Several questions during the chat focused on the quality of disruptive innovations and how they might improve to solve the social problems that people on the chat hoped they would solve. Talking about quality is always tricky because the definition of quality is relative to the job an individual needs to do (for more on this, read “Rethinking Student Motivation”). It’s not an absolute.

That said, my take is that we need many types of improvements and support in online learning. Although the social sector often tends to focus on the strictly academic learning pieces, we might be surprised to find that the biggest needs will be in the areas of social experiences, mentorship, and human support. As one person on the chat pointed out, teaching and learning aren’t necessarily a student’s job—meaning that sometimes a student’s job is to join a network of people, connect with employers, or have a fun social experience.

Of course, I also think we’re starting to see game-changing innovations emerge in the learning aspects of online education, as more and more companies experiment with adaptive learning and gaming technology.

Finally, a few strands of the conversation focused on what will happen to existing institutions as the disruptions grow.

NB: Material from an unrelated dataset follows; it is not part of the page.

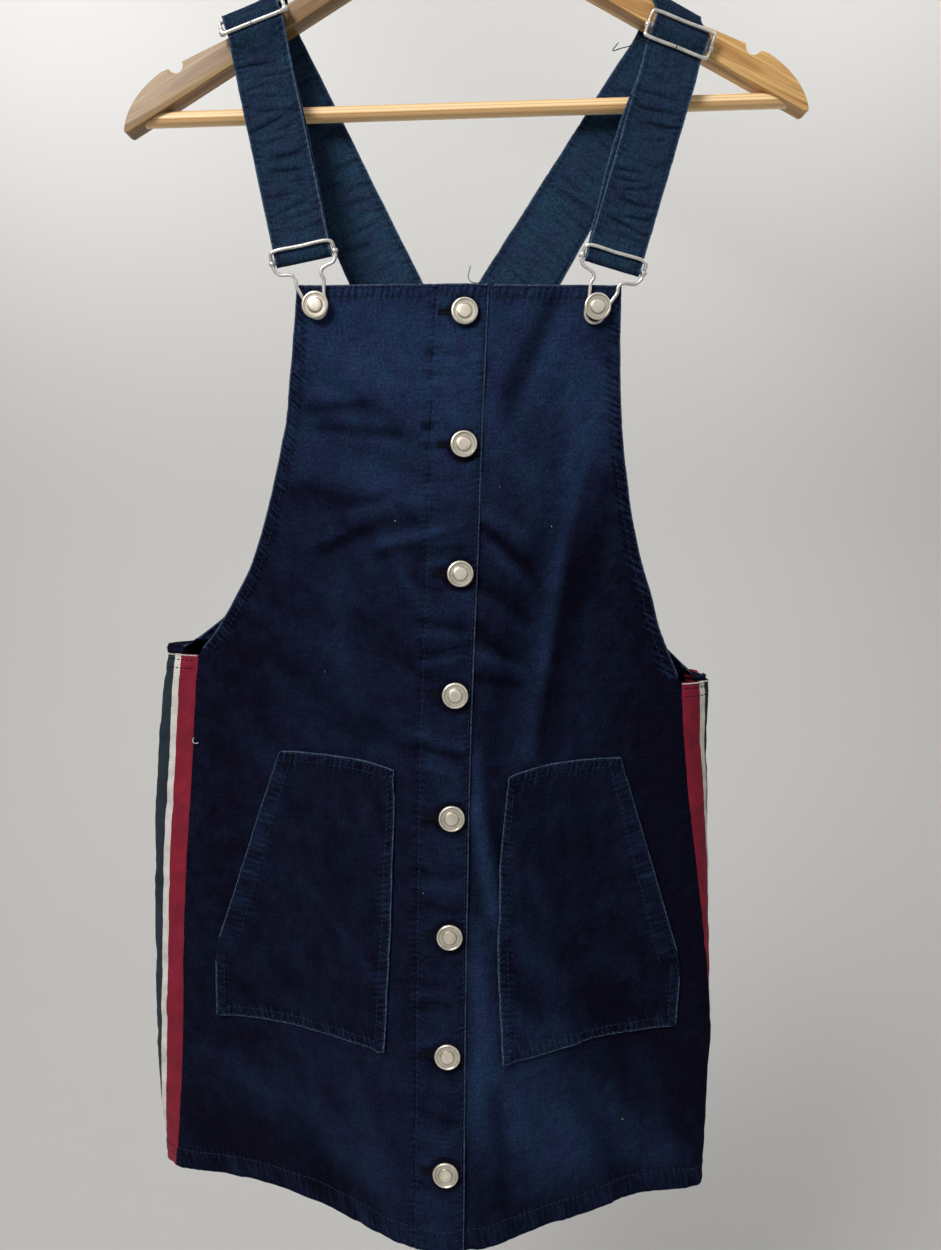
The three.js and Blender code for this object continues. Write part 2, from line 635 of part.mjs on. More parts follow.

The answer is, of course, it depends. I suspect that many institutions will cease to exist as independent entities in coming years. But I think some will drive the disruptive innovations themselves. Ultimately, as incumbents in the space, universities have many resources at their disposal that they can use to do this. If they can take their resources and brands and drive them effectively into new models (for example, as MIT has done with MITx), then things will get really interesting—and the sky is the limit.

Disruptive innovation is heating up in higher education at the moment, and as a result, we should see some breathtaking changes across the world over the next 10 years.